Marcos llevaba inconsciente varios días. La fiebre lo había debilitado de tal modo que perdió el apetito, la fuerza y el sentido. No hacía mucho tiempo que se había escapado de una fortaleza en la que cumplía condena por haber poseído a la esposa de un despótico y rico caballero. El propio caballero  ejerció de juez y quiso ser su verdugo. Pero las desesperadas súplicas de su infiel esposa removieron su corazón  y su sospechada sentencia. Se pudriría hasta perecer en las mazmorras de su fortaleza. Pero un buen día, la entristecida dama, ignorada y maltratada por su marido y presa de un amor que no duró más que un suspiro, quiso vengar su deshonra y volver a ver al único hombre que la amó con pasión. Una noche,  aprovechando la ausencia de su esposo y de una buena parte de la guarnición, bajó hasta la subterránea galería en donde se hallaban los calabozos. Se acercó al carcelero, que roncaba a pierna suelta, y, sin más contemplaciones que la de asegurarse que llevaba las llaves atadas a su cinturón, le sajó el pescuezo de una sola pasada con un cuchillo que relumbraba como la luna llena en una noche de tinieblas. Ella, que conocía perfectamente el laberinto de galerías que surcaban los subterráneos del castillo, lo condujo afanosamente al exterior. Un arquero, que se hallaba en una de las torres, los divisó.

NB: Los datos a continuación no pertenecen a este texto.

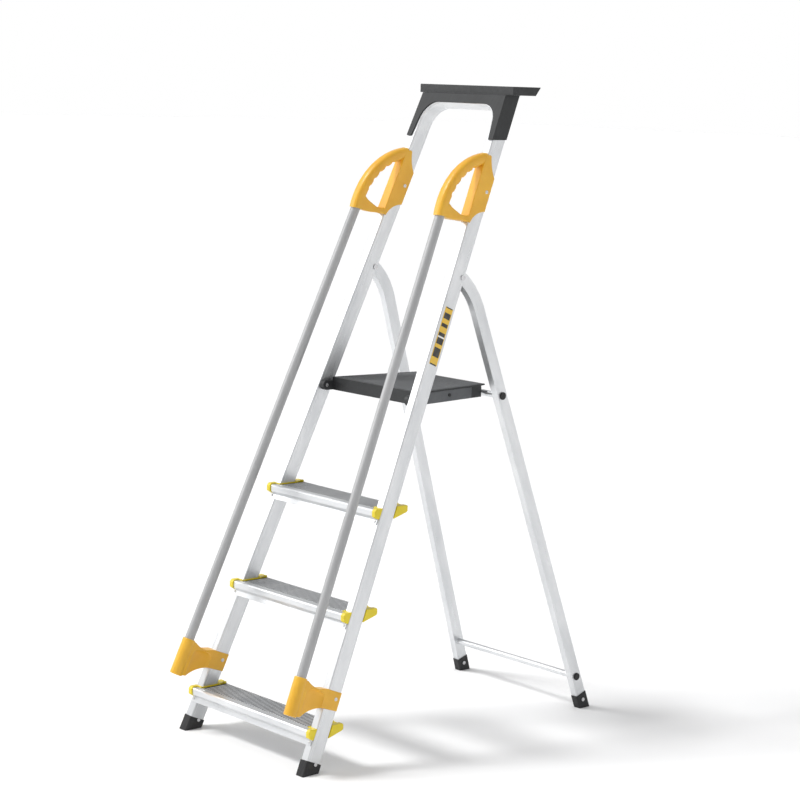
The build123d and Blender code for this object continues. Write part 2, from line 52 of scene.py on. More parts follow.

Al percatarse de que el reo huía con la esposa de su señor, lanzó una flecha para detener las ansias de libertad del preso, pero justo en ese preciso momento la dama se interpuso entre la flecha y su Cupido. Su cuerpo quedó tendido, sin aliento, con el corazón dormido. Una segunda flecha salió, convencida de su infalibilidad, en su busca. La diosa Fortuna la interceptó y permitió que la fuga se consumara. Se escondía durante el día y erraba perdido durante la noche, hasta que se sintió a salvo de sus supuestos perseguidores, pero no del hambre, del  frío y de los depredadores. En su calvario solo encontró la compañía de un perro extraviado y el calor de una cabaña que rezaba para que el viento no la derribara…
Y quiso el destino que en su huida Victoriano se fuera encontrando con personajes tan extraños, pintorescos y tan humanamente bellos; de ahí que se sintiera el hombre más rico y afortunado entre aquella gente y en aquel momento. Y quiso el destino que no fuera un espejismo sino una realidad de ensueño que  aquellos ojos verdes le acompañaran en su periplo por aquellos seductores y verdes caminos.